Since the events of taking down Hell Castle, Kazama Yui had been moved to the Juvenile Student Police (JSP). She's still a Sukeban Deka but now she's enforcing the law with other teen cops. Everyone else carries a Yo-Yo with blades attached. They're clad in black fully covered school uniforms with red armbands. It doesn't look suspicious or evocative of Nazi Germany at all, nope, not at all. Regardless, they bust up a rock concert that Ned Flanders would feel very comfortable attending. Some very small time dealers from the Outcast League (it's exactly what you think it is) get caught. The JSP burst in.
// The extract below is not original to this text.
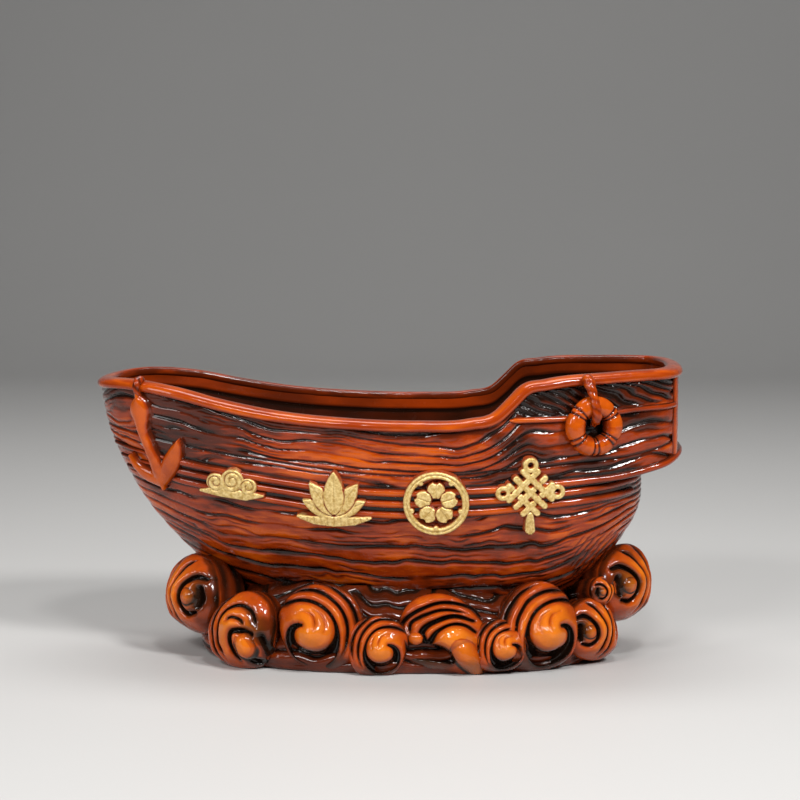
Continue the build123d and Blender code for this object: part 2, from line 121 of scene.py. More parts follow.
# ---- hull form, as in the CAD part
BOW_X, STERN_X, WIDEST_X, HALF_BEAM = -153.7, 142.3, 30.0, 70.5
WALL, LIP_PROUD, LIP_INSIDE, LIP_HEIGHT = 6.5, 2.0, 0.6, 5.2
DECK_Z, KEEL_Z, STEM_TOP_Z, HULL_BOTTOM_Z, FLOOR_Z = 127.0, 8.0, 137.0, 18.0, 30.0
CORNER_X = STERN_X - 13.0
LOWER_STERN_X, LOWER_START_X, RUN_TOP_Z = 124.4, 86.0, 82.0
BUOY_X, BUOY_Z, BUOY_RING, BUOY_TUBE, BUOY_TURN = 95.6, 123.2, 9.9, 4.9, math.radians(21.0)

sheer = curve([(-165, 140.2), (-140, 143.0), (-112, 140.3), (-90, 135.5), (-62, 130.6),
               (-25, 127.4), (10, 126.5), (36, 127.6), (50, 131.2), (57, 137.6), (63.5, 143.8),
               (74, 146.2), (108, 148.7), (152, 149.8)])
upper_rail = curve([(-160, 111.8), (-132, 106.6), (-104, 102.2), (-76, 97.9), (-40, 93.3),
                    (0, 91.0), (36, 92.2), (80, 95.1), (121, 99.4), (134, 103.0), (150, 109.5)])
middle_rail = curve([(-160, 105.0), (-132, 101.2), (-104, 97.2), (-57, 90.4), (-8, 85.4),
                     (36, 86.5), (81, 90.1), (119, 93.2), (150, 96.0)])
lower_rail = curve([(-160, 99.4), (-132, 96.0), (-104, 92.2), (-57, 84.7), (-8, 79.8),
                    (36, 81.0), (81, 84.9), (119, 87.7), (150, 90.0)])
quarter_rail = curve([(57, 127.0), (90, 127.6), (116, 130.2), (150, 132.0)])
keel_line = curve([(-160, 74.0), (-134, 52.0), (-110, 33.0), (-80, 20.0), (-40, 13.0),
                   (40, 12.0), (80, 18.0), (105, 38.0), (124, 62.0), (150, 90.0)])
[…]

Yui stops her squad from purging the dealers. They are children. She leaves the JSP.


Her old boss Kuriyama, the current dark Director, knows something is up. He sends Agent Yoda to steal data from the JSP but is caught. Luckily, he survives long enough to give the bright blue floppy to Yuka and Yuma. They need help. They need Yui, who returns to Tokyo but things are not what they seem. Juvenile Student Police's director, college undergrad Sekine, wants his unit to crack down with absolute force and spread fear. He's merely a tool for the nation's Attorney General, whose plan is to commit terrorist attacks, use a scapegoat, and...takeover the government? Maybe? JSP's Tohka (and Yui's opposite and rival) is set up to replace Sekine. Kuriyama and Yuma get caught by the JSP. Yui gains the trust of the Outcast League and fight back. They win. Also Yui takes down a plane with a Yo-Yo.
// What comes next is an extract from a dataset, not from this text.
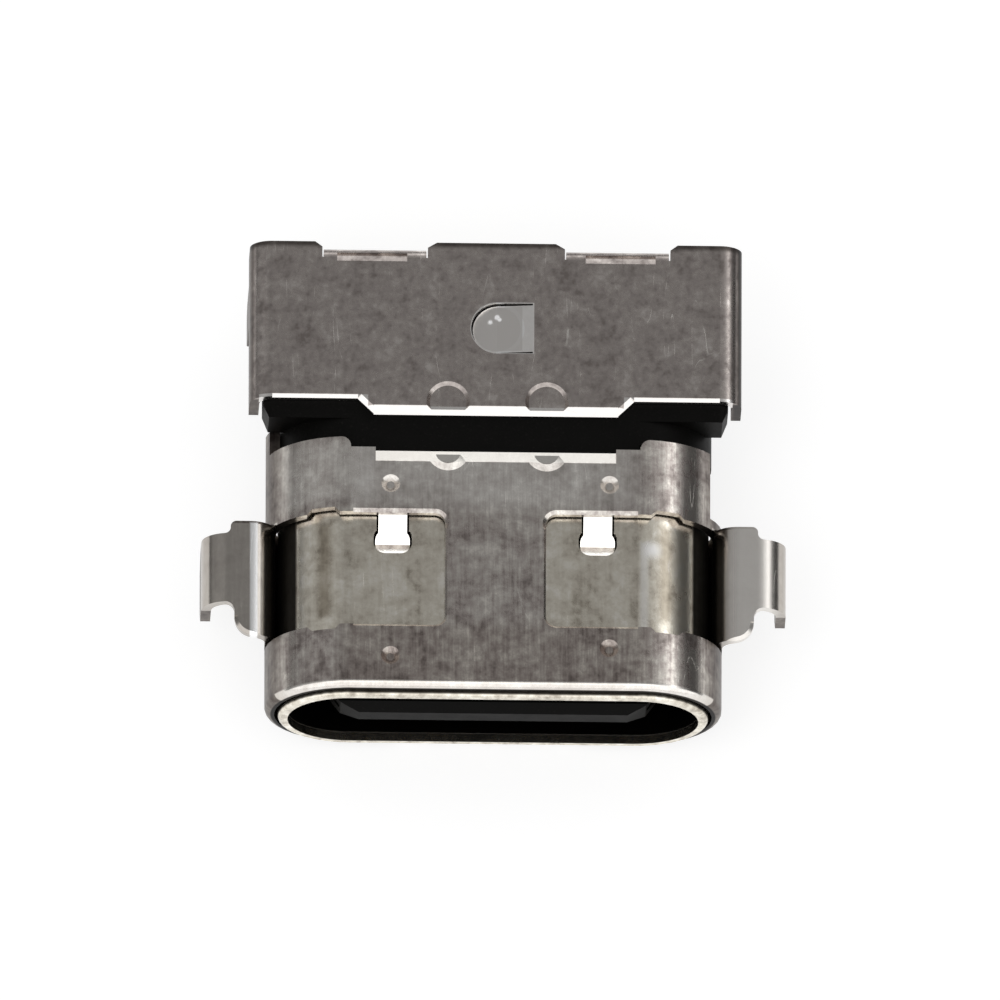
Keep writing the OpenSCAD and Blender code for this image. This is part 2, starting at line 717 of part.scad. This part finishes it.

So it's nearly the same plot in broad strokes minus a few major differences. The key one is the scope. In the first, there is never a clear sense of how far reaching the events affect society. It's completely focused on getting the gang back together for one last job as opposed to displaying the world around the characters. The JSP goes around rounding up and purging delinquent youth. This forces the surviving youth to revolt and form the Outcast League. They need to sell drugs and commit crime to survive everyday. The message and historical references are clear. It's not as subtle or clever as the first.

 
Counter-Attack is on the surface about family. The Kazama sisters only each other and no one else. Yui wasn't just fighting fascist factions for the safety of fellow students but because Yuma was held hostage. There's a valid attempt to create a sense of familiarity between the Kazama sisters but it doesn't work. Yui and Tohka are the only characters that seem like real characters. There was an attempt at a love interest but that also didn't work. In general, it's just shallow. Asaka Yui (Yui) and Fujishiro Minako (Tohka) bulked up a bit after carrying this film on their own. Even Sekine was lackluster, his only defining feature is the amount of makeup he wears. It's Peter (Funeral Parade of Roses, if you haven't seen it, correct that) lite makeup but still very noticeable.

Again, the violence against children is distressing. Seeing a teen get shot up from a helicopter is one thing, seeing a riot truck run over several children takes it to a new level of uncomfortable and Tohka get blinded by firecrackers to the eyes, are a lot to handle. For me, this is a mixed bag. I like the level of inappropriate violence but if the characters weren't children, it'd be easier to shallow (I know that's a weird dichotomy to have). All this uncomfortable violence then gets juxtaposed against anime antics like a steel Yo-Yo destroying a Fucking Airplane in a single hit (then crashing a little too close to Yui or her super-jumping out of water onto a boat or the Kazama sisters getting hooks thrown around their necks without drawing blood and then getting pulled out of the 4th or 5th story of a building into a harbor. Tanaka is not great with mixing tones and wants it both ways, which comes off as awkward but oddly charming. There is a real sense of danger but that's erased by sudden insanity and then switches back to dire dread.
Tohka riding atop the riot vehicle.
This like other Sukeban/Girl Boss films are inspired by the student protests in the 1960s (and going back further the 1930s - which inspired the Kurosawa film, No Regrets For Our Youth). That can feel vaguely tacked in lesser series and scripts, here things are different. The "troubled" youth unite against a tyrannical government and win. In a sense, you could call this propaganda for the opposition parties against the Liberal Democratic Party (the Japanese equivalent to the Republican in the USA). Using fire with fire isn't a new tactic. Naturally, militarizing students to enforce bullshit fascist laws against other students would be the easiest way to quell the rebelling youth. Since still, Japan was largely a conservative country for several decades. Using the scapegoat as the source of social change and power turns what could have been a by-the-numbers sequel into expanding the political angle of the first while at the same time repeating the general beats as before.

Sekine crashes his escape plane after a gnarly Yo-Yo attack destroys the engine.
 Sukeban Deka the Movie 2: Counter-Attack of the Kazama Sisters carries on everything that makes that made the original film so good but not quite to the same level.